__Job__. Find the lines containing the word "piece" and copy every one of them.

__Material to process__.

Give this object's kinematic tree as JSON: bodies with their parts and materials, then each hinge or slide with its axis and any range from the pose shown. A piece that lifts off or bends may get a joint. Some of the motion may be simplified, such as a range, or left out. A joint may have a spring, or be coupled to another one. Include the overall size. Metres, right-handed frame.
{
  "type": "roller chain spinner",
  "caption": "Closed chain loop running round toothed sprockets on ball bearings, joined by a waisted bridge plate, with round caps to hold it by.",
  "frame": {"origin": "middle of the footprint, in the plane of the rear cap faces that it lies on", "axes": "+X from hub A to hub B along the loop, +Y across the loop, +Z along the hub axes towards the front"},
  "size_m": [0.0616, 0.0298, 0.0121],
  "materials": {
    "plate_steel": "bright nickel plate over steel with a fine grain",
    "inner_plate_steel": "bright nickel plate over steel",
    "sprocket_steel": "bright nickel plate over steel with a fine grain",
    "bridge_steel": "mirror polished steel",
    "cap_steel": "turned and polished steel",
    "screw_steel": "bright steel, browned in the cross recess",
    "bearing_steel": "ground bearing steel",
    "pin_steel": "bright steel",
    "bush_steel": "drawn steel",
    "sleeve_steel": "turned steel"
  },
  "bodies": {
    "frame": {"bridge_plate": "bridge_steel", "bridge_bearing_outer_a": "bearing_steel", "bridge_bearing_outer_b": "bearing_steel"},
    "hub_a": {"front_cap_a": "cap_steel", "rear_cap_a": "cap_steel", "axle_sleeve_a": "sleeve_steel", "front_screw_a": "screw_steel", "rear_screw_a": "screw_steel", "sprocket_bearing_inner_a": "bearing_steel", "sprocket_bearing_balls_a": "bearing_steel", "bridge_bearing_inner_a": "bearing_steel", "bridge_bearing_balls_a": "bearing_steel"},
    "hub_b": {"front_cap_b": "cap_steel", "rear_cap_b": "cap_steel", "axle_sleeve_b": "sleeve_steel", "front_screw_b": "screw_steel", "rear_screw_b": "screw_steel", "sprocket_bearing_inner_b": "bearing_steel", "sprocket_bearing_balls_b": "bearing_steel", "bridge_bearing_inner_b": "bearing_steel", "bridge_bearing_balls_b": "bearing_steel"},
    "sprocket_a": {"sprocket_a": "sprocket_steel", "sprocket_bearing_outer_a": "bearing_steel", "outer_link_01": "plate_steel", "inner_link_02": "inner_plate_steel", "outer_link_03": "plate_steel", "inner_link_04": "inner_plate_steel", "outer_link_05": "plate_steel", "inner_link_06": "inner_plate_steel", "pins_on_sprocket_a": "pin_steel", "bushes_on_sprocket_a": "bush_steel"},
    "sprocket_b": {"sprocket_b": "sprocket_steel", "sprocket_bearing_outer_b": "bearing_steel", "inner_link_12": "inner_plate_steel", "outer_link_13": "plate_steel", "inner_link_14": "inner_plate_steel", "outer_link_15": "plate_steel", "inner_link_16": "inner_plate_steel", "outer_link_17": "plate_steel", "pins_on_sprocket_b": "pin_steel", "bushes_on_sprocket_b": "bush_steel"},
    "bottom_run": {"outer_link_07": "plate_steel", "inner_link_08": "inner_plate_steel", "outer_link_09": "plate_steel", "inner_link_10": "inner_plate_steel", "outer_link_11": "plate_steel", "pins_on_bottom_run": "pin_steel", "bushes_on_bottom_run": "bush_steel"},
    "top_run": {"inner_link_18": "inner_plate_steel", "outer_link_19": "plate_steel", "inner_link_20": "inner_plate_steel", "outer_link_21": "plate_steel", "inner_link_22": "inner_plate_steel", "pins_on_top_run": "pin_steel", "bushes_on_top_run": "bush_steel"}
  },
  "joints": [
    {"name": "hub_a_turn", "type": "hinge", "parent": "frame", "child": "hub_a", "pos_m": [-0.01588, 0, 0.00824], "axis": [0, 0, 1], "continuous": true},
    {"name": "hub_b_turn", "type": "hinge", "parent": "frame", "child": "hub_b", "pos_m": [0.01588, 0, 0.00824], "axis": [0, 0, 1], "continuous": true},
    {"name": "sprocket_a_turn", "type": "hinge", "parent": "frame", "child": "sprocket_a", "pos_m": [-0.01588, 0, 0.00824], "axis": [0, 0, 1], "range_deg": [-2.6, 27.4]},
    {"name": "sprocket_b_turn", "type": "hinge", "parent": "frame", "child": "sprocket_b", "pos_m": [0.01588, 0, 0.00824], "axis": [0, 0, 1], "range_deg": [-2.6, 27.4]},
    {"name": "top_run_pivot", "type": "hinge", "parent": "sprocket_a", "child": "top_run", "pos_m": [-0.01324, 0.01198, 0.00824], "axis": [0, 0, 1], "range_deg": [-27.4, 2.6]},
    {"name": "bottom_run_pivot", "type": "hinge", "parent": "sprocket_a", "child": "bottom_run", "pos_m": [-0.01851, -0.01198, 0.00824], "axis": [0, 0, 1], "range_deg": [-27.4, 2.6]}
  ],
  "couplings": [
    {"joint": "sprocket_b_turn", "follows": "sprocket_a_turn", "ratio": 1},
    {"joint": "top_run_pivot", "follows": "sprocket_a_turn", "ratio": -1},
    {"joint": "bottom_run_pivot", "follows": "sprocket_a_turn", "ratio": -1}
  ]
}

* * *

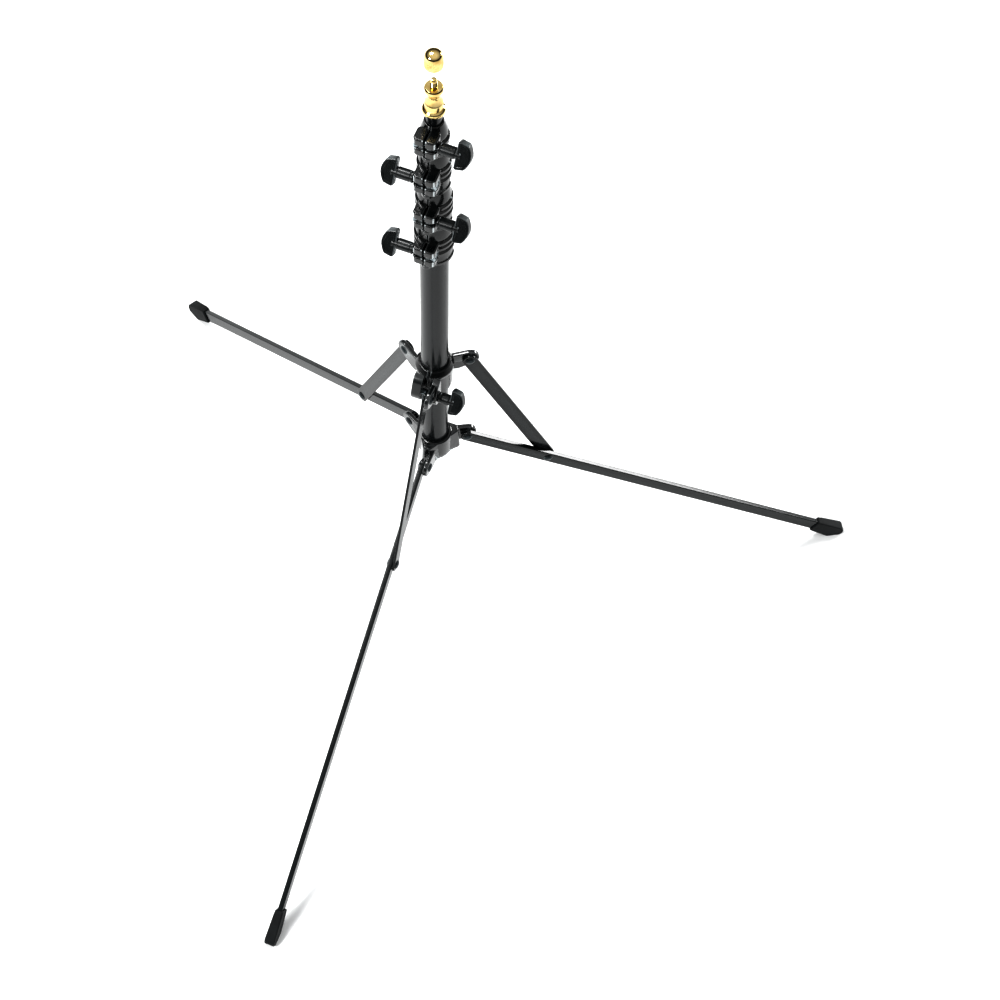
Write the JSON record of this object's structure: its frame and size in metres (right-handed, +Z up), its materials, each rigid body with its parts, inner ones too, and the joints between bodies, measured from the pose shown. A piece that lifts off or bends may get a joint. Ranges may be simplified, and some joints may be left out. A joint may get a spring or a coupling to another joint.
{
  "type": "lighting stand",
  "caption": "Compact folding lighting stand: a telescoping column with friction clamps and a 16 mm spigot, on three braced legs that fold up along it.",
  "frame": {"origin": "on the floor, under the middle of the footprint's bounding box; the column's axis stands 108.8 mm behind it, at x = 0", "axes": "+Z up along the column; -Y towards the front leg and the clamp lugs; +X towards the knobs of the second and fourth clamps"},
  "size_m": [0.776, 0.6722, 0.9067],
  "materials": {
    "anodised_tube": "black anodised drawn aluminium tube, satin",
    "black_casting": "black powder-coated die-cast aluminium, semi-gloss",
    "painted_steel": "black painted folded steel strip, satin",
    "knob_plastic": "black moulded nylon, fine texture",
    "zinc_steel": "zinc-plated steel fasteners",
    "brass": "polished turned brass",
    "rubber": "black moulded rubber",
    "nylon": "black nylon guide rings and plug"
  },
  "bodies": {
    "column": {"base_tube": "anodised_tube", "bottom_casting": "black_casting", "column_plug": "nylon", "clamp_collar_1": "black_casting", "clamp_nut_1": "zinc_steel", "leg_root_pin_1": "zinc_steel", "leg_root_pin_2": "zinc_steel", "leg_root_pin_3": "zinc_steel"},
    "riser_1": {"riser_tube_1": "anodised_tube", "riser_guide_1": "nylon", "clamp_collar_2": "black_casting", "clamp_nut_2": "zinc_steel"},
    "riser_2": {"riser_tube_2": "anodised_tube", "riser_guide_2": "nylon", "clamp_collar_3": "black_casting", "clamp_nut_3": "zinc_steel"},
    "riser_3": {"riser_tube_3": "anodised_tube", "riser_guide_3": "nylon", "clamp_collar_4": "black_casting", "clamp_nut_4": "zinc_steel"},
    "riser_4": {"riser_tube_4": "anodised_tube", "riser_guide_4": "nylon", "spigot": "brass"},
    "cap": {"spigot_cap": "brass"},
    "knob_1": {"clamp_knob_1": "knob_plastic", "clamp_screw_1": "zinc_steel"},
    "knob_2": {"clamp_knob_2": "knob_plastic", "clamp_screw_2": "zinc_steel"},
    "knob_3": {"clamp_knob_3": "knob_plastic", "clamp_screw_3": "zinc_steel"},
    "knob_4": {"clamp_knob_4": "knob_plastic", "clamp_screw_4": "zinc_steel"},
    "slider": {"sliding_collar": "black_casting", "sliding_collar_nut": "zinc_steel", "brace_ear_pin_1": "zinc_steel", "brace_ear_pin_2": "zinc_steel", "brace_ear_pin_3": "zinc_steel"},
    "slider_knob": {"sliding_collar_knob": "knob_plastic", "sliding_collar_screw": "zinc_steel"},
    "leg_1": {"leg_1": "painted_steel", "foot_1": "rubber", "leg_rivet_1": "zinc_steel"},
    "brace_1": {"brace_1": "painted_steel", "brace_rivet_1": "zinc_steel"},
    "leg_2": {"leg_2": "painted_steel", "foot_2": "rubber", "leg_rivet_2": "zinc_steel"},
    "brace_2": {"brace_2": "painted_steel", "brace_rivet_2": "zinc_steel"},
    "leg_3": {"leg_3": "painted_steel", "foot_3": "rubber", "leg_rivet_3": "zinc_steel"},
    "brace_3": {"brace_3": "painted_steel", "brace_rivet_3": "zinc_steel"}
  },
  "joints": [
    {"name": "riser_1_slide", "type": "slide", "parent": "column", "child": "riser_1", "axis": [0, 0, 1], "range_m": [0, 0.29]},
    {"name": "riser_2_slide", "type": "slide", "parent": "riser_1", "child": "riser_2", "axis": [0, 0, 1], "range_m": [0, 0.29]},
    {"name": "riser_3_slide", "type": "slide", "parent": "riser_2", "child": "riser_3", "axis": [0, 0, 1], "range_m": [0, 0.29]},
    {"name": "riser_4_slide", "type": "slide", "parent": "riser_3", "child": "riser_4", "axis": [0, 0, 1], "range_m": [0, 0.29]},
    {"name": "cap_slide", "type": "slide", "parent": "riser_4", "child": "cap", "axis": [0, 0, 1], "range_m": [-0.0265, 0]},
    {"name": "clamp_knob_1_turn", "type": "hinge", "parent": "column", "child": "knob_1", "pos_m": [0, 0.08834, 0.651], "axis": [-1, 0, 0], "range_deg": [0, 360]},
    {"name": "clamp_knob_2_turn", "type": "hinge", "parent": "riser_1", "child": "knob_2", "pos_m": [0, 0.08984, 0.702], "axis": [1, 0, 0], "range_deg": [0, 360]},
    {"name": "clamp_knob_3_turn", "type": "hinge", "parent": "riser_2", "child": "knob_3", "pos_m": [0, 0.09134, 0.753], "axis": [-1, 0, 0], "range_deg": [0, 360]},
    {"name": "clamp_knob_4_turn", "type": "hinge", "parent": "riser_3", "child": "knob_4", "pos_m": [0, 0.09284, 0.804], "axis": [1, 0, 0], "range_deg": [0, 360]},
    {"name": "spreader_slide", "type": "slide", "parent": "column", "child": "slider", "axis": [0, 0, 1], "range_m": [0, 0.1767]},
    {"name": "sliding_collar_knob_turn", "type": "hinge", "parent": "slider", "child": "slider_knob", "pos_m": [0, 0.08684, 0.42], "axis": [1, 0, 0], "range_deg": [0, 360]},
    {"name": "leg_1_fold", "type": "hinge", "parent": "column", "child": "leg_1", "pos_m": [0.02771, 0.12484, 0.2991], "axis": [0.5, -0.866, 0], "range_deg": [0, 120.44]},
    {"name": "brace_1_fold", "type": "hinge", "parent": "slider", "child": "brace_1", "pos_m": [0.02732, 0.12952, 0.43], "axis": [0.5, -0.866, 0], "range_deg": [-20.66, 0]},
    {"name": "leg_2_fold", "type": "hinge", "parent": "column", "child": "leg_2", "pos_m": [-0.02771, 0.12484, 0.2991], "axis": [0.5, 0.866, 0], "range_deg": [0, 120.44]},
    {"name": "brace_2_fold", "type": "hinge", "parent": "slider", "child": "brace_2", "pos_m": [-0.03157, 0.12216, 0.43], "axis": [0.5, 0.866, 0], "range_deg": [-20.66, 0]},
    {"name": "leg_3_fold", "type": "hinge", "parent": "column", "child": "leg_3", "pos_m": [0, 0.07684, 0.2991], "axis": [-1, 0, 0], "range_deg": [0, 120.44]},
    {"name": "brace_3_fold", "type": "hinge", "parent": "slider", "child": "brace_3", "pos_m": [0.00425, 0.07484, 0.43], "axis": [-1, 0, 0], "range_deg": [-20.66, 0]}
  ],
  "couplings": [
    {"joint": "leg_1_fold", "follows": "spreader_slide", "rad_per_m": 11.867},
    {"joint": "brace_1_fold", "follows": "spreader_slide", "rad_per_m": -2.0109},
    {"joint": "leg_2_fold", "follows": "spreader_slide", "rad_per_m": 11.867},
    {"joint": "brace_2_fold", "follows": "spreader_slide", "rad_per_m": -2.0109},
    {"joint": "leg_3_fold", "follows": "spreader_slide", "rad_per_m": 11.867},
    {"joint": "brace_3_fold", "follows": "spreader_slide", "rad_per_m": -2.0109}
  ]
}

---

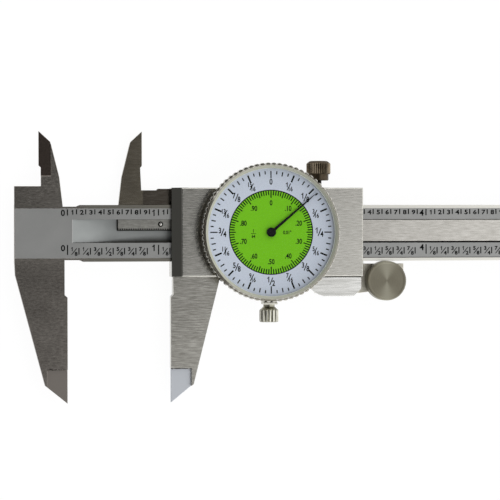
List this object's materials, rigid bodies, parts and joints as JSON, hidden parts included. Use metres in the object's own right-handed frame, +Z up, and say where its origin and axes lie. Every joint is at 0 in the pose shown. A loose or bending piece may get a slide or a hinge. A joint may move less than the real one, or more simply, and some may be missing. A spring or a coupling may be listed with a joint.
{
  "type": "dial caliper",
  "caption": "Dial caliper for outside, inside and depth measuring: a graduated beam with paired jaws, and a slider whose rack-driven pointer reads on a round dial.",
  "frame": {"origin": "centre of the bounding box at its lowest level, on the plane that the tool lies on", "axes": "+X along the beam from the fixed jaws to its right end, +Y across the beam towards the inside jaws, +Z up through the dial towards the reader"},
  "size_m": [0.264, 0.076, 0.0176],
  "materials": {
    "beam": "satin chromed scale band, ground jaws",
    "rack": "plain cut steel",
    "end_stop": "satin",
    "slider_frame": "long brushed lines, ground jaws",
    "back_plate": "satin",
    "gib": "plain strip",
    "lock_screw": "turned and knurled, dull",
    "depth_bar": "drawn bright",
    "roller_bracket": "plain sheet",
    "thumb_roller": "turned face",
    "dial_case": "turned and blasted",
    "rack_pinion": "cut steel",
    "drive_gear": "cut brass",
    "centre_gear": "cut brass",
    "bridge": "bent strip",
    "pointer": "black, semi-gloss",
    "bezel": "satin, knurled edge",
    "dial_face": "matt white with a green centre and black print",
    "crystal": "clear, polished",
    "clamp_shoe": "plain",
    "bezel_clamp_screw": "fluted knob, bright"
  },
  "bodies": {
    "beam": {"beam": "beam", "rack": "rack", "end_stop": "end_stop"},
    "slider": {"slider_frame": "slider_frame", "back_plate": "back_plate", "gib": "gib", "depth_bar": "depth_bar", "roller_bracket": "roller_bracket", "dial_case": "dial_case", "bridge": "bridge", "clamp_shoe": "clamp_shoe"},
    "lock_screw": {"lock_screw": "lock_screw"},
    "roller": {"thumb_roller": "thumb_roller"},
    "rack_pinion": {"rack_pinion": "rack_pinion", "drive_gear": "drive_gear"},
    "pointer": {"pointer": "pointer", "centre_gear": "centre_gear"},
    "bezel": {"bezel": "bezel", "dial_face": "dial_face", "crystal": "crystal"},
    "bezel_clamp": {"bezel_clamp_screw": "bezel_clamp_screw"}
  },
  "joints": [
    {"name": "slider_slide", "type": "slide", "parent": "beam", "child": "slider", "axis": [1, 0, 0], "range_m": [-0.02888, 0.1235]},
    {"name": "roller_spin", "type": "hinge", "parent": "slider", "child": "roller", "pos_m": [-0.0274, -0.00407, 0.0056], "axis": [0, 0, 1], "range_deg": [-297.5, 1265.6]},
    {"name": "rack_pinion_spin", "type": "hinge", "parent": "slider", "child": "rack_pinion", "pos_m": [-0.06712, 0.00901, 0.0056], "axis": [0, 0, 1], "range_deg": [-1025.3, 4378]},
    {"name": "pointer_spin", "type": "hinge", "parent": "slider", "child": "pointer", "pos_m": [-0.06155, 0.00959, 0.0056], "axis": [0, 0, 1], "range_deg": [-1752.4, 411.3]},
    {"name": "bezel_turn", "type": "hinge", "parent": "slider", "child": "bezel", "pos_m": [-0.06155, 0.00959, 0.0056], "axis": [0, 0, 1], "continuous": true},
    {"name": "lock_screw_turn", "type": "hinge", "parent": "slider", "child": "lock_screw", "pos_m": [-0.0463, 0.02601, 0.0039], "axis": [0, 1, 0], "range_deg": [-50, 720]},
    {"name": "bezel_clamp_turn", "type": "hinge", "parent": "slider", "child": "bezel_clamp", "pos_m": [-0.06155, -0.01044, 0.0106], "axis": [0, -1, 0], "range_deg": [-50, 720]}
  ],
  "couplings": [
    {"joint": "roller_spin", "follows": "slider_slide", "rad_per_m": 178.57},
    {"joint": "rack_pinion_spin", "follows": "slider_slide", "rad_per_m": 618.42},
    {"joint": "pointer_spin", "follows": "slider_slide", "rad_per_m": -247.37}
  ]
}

__Final result__.
Give this object's kinematic tree as JSON: bodies with their parts and materials, then each hinge or slide with its axis and any range from the pose shown. A piece that lifts off or bends may get a joint. Some of the motion may be simplified, such as a range, or left out. A joint may have a spring, or be coupled to another one. Include the overall size. Metres, right-handed frame.
Write the JSON record of this object's structure: its frame and size in metres (right-handed, +Z up), its materials, each rigid body with its parts, inner ones too, and the joints between bodies, measured from the pose shown. A piece that lifts off or bends may get a joint. Ranges may be simplified, and some joints may be left out. A joint may get a spring or a coupling to another joint.
List this object's materials, rigid bodies, parts and joints as JSON, hidden parts included. Use metres in the object's own right-handed frame, +Z up, and say where its origin and axes lie. Every joint is at 0 in the pose shown. A loose or bending piece may get a slide or a hinge. A joint may move less than the real one, or more simply, and some may be missing. A spring or a coupling may be listed with a joint.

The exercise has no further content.